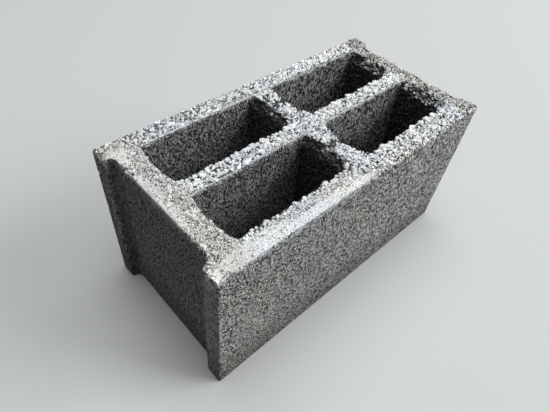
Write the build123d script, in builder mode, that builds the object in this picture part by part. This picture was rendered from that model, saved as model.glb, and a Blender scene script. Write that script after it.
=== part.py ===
# Hollow concrete block with four through cells and a mortar groove in each end.
# Millimetres. +X runs along the block, +Y across it and +Z up from its bed face.
# The origin is at the middle of the bed face.
import os

from build123d import *

# Overall size of the block
block_length = 400.0
block_width = 200.0
block_height = 200.0

# Walls, measured at the top face, where the cells are widest
face_shell = 26.0       # each long outside wall
end_wall = 26.0         # from a cell to the floor of the end groove
cross_web = 28.0        # between the cells of one row, at its thinnest
long_web = 23.0         # between the two rows of cells

# Mould cores that form the cells
end_bow = 5.0           # how far the middle of a cell end stands beyond its corners
cell_corner = 6.0       # radius of a cell's four upright corners
core_draft = 1.5        # taper of a core, taken off each side over the block's height

# Mortar grooves in the two ends
groove_depth = 10.0
groove_flange = 22.0    # end face that is left on each side of a groove
groove_corner = 8.0     # hollow radius between the groove's floor and its flanks
groove_lip = 1.5        # radius where a flank turns out onto the end face

# Edges of the mould, and wear
outside_corner = 2.5    # radius of the block's four upright corners
rim_wear = 1.5          # radius that is rubbed onto the outside rim of the top face
mouth_wear = 1.5        # radius that is rubbed onto the mouth of each cell

# The fresh block, as the mould leaves it
mouth_tear = 5.0        # how far a drawn core tears a cell's mouth open at its right end
tear_height = 12.0      # height over which the torn end leans back
crest_dip = 3.0         # how far a cross web's crest breaks down between two bowed ends
crest_radius = 11.0     # radius of that dip
arris_crisp = 2.2       # radius of the near top arris where it kept its shape
arris_slumped = 6.0     # its radius where the mix slumped
slump_start = -60.0     # the near arris is crisp to the left of this place
slump_full = 60.0       # and fully slumped to the right of this one

# Sizes that follow from those above
half_width = block_width / 2
cell_length = (block_length - 2 * (groove_depth + end_wall) - cross_web) / 2
cell_width = (block_width - 2 * face_shell - long_web) / 2
cell_pitch_x = cell_length + cross_web
cell_pitch_y = cell_width + long_web
groove_width = block_width - 2 * groove_flange
tear_level = block_height - tear_height
cut_margin = 2.0        # how far a cutting tool stands clear of the block


def cell_plan(level, tear=0.0):
    """Plan of one cell at a height: straight sides, bowed ends and round corners."""
    inset = core_draft * (1 - level / block_height)
    half_length = cell_length / 2 - inset
    half_span = cell_width / 2 - inset
    straight = half_length - end_bow
    with BuildSketch(Plane.XY.offset(level)) as plan:
        with BuildLine():
            near_side = Line((-straight, -half_span), (straight + tear, -half_span))
            right_end = ThreePointArc(near_side @ 1, (half_length + tear, 0), (straight + tear, half_span))
            far_side = Line(right_end @ 1, (-straight, half_span))
            ThreePointArc(far_side @ 1, (-half_length, 0), near_side @ 0)
        make_face()
        fillet(plan.vertices(), cell_corner)
    return plan.sketch


def arris_profile(place, radius):
    """Section, at a place along the block, of what a rounded near arris lacks."""
    side = -half_width
    middle = (side + radius, block_height - radius)
    with BuildSketch(Plane.YZ.offset(place)) as section:
        with BuildLine():
            arc = CenterArc(middle, radius, 90, 90)
            Polyline(
                arc @ 1,
                (side - cut_margin, block_height - radius),
                (side - cut_margin, block_height + cut_margin),
                (side + radius, block_height + cut_margin),
                arc @ 0,
            )
        make_face()
    return section.sketch


# One mould core: narrower at the bed, so that the fresh block strips off it, and
# leaning back at its right end near the top, where the rim tore as it was drawn
with BuildPart() as core:
    add(cell_plan(0))
    add(cell_plan(tear_level))
    add(cell_plan(block_height, mouth_tear))
    loft(ruled=True)

# What is missing along the near top arris: little at the left, more where it slumped
with BuildPart() as arris:
    add(arris_profile(-block_length / 2 - cut_margin, arris_crisp))
    add(arris_profile(slump_start, arris_crisp))
    add(arris_profile(slump_full, arris_slumped))
    add(arris_profile(block_length / 2 + cut_margin, arris_slumped))
    loft(ruled=True)

# The block is one moulded piece: the mould's plan with a groove let into each end,
# raised to its height, with the outside rim rubbed round and the four cores drawn out
with BuildPart() as hollow_block:
    with BuildSketch() as mould_plan:
        RectangleRounded(block_length, block_width, outside_corner)
        with GridLocations(block_length, 0, 2, 1):
            RectangleRounded(2 * groove_depth, groove_width, groove_corner, mode=Mode.SUBTRACT)
        end_points = mould_plan.vertices().group_by(lambda point: abs(point.X))[-1]
        lip_points = end_points.group_by(lambda point: abs(point.Y))[0]
        fillet(lip_points, groove_lip)
    extrude(amount=block_height)
    top_face = hollow_block.faces().sort_by(Axis.Z)[-1]
    fillet(top_face.outer_wire().edges(), rim_wear)
    add(arris.part, mode=Mode.SUBTRACT)
    with GridLocations(cell_pitch_x, cell_pitch_y, 2, 2):
        add(core.part, mode=Mode.SUBTRACT)
    top_face = hollow_block.faces().sort_by(Axis.Z)[-1]
    for mouth in top_face.inner_wires():
        fillet(mouth.edges(), mouth_wear)
    dip_level = block_height - crest_dip + crest_radius
    with Locations((0, -cell_pitch_y / 2, dip_level), (0, cell_pitch_y / 2, dip_level)):
        Cylinder(crest_radius, cross_web, rotation=(0, 90, 0), mode=Mode.SUBTRACT)

hollow_block.part.label = "hollow_block"

os.makedirs("parts", exist_ok=True)
export_step(hollow_block.part, "parts/hollow_block.step")
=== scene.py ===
# %% [markdown]
# # A hollow concrete block
#
# The real block was pressed from a dry mix of crushed grit, sand and cement in a steel
# mould, and stripped from it at once. That leaves three kinds of surface: flat moulded
# sides that are full of small voids, cell walls that the cores dragged open, and a tamped
# top where every grain of the grit can be told from its neighbours.
#
# The solid model holds the block's true size and shape. This scene loads it as a fixed
# frame and gives it those surfaces as real relief, because a concrete block is all
# texture: a smooth box with a picture on it would not pass for one.

# %% Load the solid model
import math

import bmesh
import bpy
from mathutils import Matrix, Vector


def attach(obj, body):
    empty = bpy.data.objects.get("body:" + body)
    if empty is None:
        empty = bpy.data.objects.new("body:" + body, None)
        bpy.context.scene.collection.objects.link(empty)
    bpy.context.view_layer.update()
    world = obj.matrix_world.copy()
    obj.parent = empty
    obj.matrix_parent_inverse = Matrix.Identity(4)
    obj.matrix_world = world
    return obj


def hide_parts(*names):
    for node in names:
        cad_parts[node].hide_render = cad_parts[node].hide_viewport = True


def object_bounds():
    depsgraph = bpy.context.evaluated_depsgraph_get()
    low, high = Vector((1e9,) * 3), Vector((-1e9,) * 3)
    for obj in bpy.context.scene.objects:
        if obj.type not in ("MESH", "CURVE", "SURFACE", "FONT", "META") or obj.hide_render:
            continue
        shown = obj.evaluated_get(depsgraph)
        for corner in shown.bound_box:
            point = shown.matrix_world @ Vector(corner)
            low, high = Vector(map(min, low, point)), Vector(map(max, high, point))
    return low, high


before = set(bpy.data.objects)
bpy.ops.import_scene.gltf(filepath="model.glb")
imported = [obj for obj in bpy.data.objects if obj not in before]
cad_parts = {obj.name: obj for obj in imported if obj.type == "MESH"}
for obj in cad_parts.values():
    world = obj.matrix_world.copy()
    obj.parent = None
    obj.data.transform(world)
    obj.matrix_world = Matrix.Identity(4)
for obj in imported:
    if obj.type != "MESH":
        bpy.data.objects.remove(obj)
solid_low, solid_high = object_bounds()
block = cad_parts["hollow_block"]
MM = 0.001
HALF_LENGTH, HALF_WIDTH, HEIGHT = (round(side / MM, 1) for side in solid_high)
print("block solid, mm:", [round(side / MM, 1) for side in solid_high - solid_low])

# %% [markdown]
# ## Two helpers
#
# Colours are written as the hex values that a paint or web chart gives. Blender mixes
# light in linear values, so one function turns the first into the second. The other adds
# a node to any tree, sets it up, and links or fills its inputs, which keeps long trees
# short enough to read.

# %% Helpers for colours and nodes


def colour(hex_value):
    """A linear RGBA colour from an sRGB hex value such as "#808080"."""
    channels = [int(hex_value[start:start + 2], 16) / 255 for start in (1, 3, 5)]
    linear = [c / 12.92 if c <= 0.04045 else ((c + 0.055) / 1.055) ** 2.4 for c in channels]
    return (*linear, 1.0)


def put(tree, kind, inputs=None, **settings):
    """Adds a node, sets it up, links or fills its inputs and returns its outputs."""
    node = tree.nodes.new(kind)
    for name, value in settings.items():
        setattr(node, name, value)
    for socket, value in (inputs or {}).items():
        if isinstance(value, bpy.types.NodeSocket):
            tree.links.new(value, node.inputs[socket])
        else:
            node.inputs[socket].default_value = value
    return node.outputs


print("middle grey in linear light:", round(colour("#808080")[0], 3))

# %% [markdown]
# ## Camera
#
# The camera stands where the photographer held it: half a metre above the floor and
# beyond the near left corner of the block, looking down along it. Its place was worked
# out from the block's corners, so that the block fills the picture as it does there.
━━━
EXERCISE: Produce the lines from the top of the listing through the "mouth_wear = 1.5" line exactly as they appear, with no additional output.

REPLY TO THE TASK:
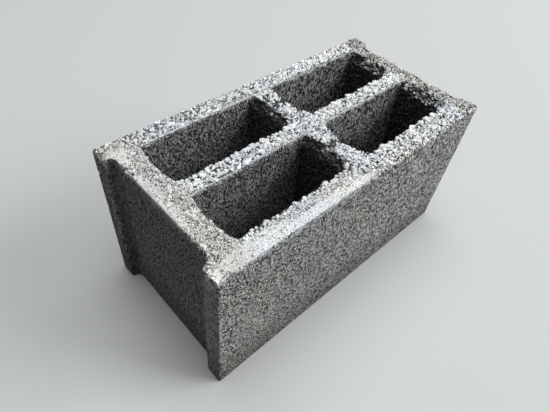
Write the build123d script, in builder mode, that builds the object in this picture part by part. This picture was rendered from that model, saved as model.glb, and a Blender scene script. Write that script after it.
=== part.py ===
# Hollow concrete block with four through cells and a mortar groove in each end.
# Millimetres. +X runs along the block, +Y across it and +Z up from its bed face.
# The origin is at the middle of the bed face.
import os

from build123d import *

# Overall size of the block
block_length = 400.0
block_width = 200.0
block_height = 200.0

# Walls, measured at the top face, where the cells are widest
face_shell = 26.0       # each long outside wall
end_wall = 26.0         # from a cell to the floor of the end groove
cross_web = 28.0        # between the cells of one row, at its thinnest
long_web = 23.0         # between the two rows of cells

# Mould cores that form the cells
end_bow = 5.0           # how far the middle of a cell end stands beyond its corners
cell_corner = 6.0       # radius of a cell's four upright corners
core_draft = 1.5        # taper of a core, taken off each side over the block's height

# Mortar grooves in the two ends
groove_depth = 10.0
groove_flange = 22.0    # end face that is left on each side of a groove
groove_corner = 8.0     # hollow radius between the groove's floor and its flanks
groove_lip = 1.5        # radius where a flank turns out onto the end face

# Edges of the mould, and wear
outside_corner = 2.5    # radius of the block's four upright corners
rim_wear = 1.5          # radius that is rubbed onto the outside rim of the top face
mouth_wear = 1.5        # radius that is rubbed onto the mouth of each cell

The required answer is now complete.